Broken Flowers  (2005)

I remember hearing about this movie back when it came out, and I was really curious as to what all the buzz was about.  The story sounded good, and Noah Baumbach is a good friend of Wes Anderson, who I really like, and who was also a producer on the film.  So, I've always meant to see it, and when I saw it on sale for 4 dollars at Blockbuster, I had to get it.

All in all, The Squid and the Whale was a really good film.  The performances are great, even Jeff Daniels doing an all out Bill Murray impersonation (not surprisingly, Bill Murray was previously signed on to that role before dropping out to do Broken Flowers).  Laura Linney is amazing as usual, and both of the kids give extremely realistic and emotional performances.  And Billy Baldwin is hilarious, as a contemporary-hippie tennis instructor.

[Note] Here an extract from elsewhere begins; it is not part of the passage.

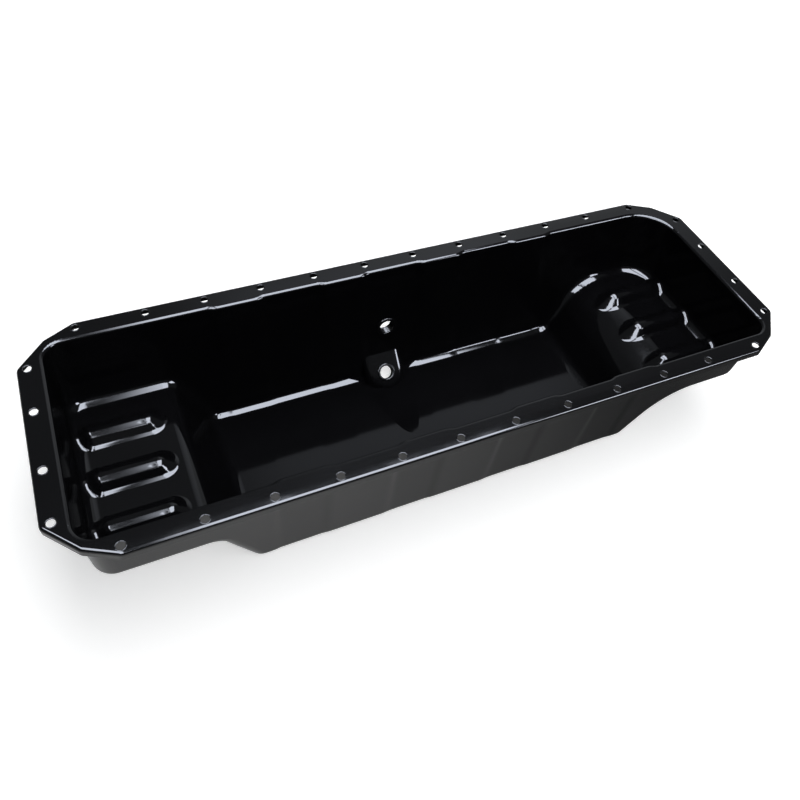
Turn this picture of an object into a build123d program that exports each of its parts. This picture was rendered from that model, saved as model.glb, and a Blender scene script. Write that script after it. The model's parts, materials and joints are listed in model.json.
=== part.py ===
"""Oil pan of an in-line six-cylinder diesel: one drawn steel pressing with two threaded weld bushings.

Frame: the origin is the centre of the flange's bolt pattern on its sealing face, +X runs along the
pan, +Y points to the side that carries the two ports, and +Z points up out of the opening. Sizes are
in millimetres. Those of the pressing are of its inner, upper face, and its walls are given where
they would meet the sealing face if no bend were there.
"""
from build123d import *
import os
from math import cos, radians, sin, tan

# ------------------------------------------------------------------ driving dimensions
sheet = 2.0

# opening and walls
opening_half_length = 416.5
opening_half_width = 128.0
opening_corner = 21.5
wide_corner = 54.5
wide_corner_taper = 0.10
side_draft = 6.0
end_draft = 1.0
mouth_bend = 4.0

# bolt holes: two long rows, one more pair of columns at the corners, and four at each end
hole_diameter = 10.0
hole_pitch = 67.5
row_outside_opening = 16.0
end_outside_opening = 16.5
corner_hole_x_inset = 1.5
corner_hole_y_inset = 2.5
end_inner_y = 37.5

# flange: a long octagon whose corners have a knee, with a turned-down lip
side_margin = 9.5
end_margin = 11.0
corner_length = 63.0
corner_width = 52.5
knee_length = 30.0
knee_width = 17.5
corner_softness = 10.0
lip_depth = 9.5
lip_bend = 3.5

# flutes pressed into the long walls, as stiffening; they fade out towards the floor
flute_width = 58.0
flute_depth = 2.8
flute_run = 14.0
flute_fade = 240.0

# floors: a shallow one at each end and the sump between them
shallow_depth = 98.0
sump_depth = 176.0
left_end_to_sump = 160.7
right_end_to_sump = 161.9
left_slope = 63.5
right_slope = 60.0
left_brow = 18.0
right_brow = 70.0
floor_bend = 14.0
heel_over_floor_bend = 2.0

# beads that stiffen the shallow floors: round at the wall, running out before the sump
bead_height = 12.0
bead_half_width = 17.0
bead_slope = 48.0
bead_crest = 10.0
bead_foot = 7.0
left_bead_off_wall = 5.5
left_tip_before_brow = 7.5
left_tip_slope = 40.0
left_bead_reach = 6.0
right_bead_off_wall = 3.5
right_tip_past_brow = 14.8
right_tip_slope = 44.0
right_bead_reach = 15.0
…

Baumbach analyzes very well the stuck-up nature of New York City writers.  Jeff Daniels' character is an "intellectual" and scorns people who do not like good movies or interesting things.  Laura Linney, also an intellectual, searches for companionship outside of her mind capacity, someone simple and ordinary, almost to escape from herself.

While it's somewhat disturbing to watch the youngest child spiral downhill at such a young age, there is something extremely and disturbingly realistic about the way he is characterized that it is never doubted.  And the older kid (who is meant to be Noah Baumbach's character, as the movie is autobiographical) is a whiny, somewhat stuck-up high-schooler.  As much as I hate to say it, I could relate to this character in so many ways.  It's the fact that Baumbach was writing and analyzing himself as well as the world that surrounded him as a teenager that makes the movie so understandable and so undeniably real.

The divorce of the parents is characterized like a clash between two titans, subtley downplayed to great stylistic effect.  Right when it seems as though the two have emotions for each other again, one of them shows a side so savage and so awful that it seems like they will never shift sympathies again.  The metaphor of the squid and the whale at the museum exibit is absolutely brilliant (hence the title), making for an amazing ending to a solid film.

Sometimes the movie shifts into the quirkiness of a Wes Anderson comedy, and while in some situations it works very well, in others it takes a little bit away from the film's credibility.  I feel as though he should have downplayed the teen angst a little bit, just as he downplayed the clash between the parents a little bit, but I can understand why he wouldn't, considering the film is about him.  And the youngest kid kind of disturbed me a little bit, though that shouldn't affect my view of a movie.

All in all, a really great movie, but not quite done to perfection.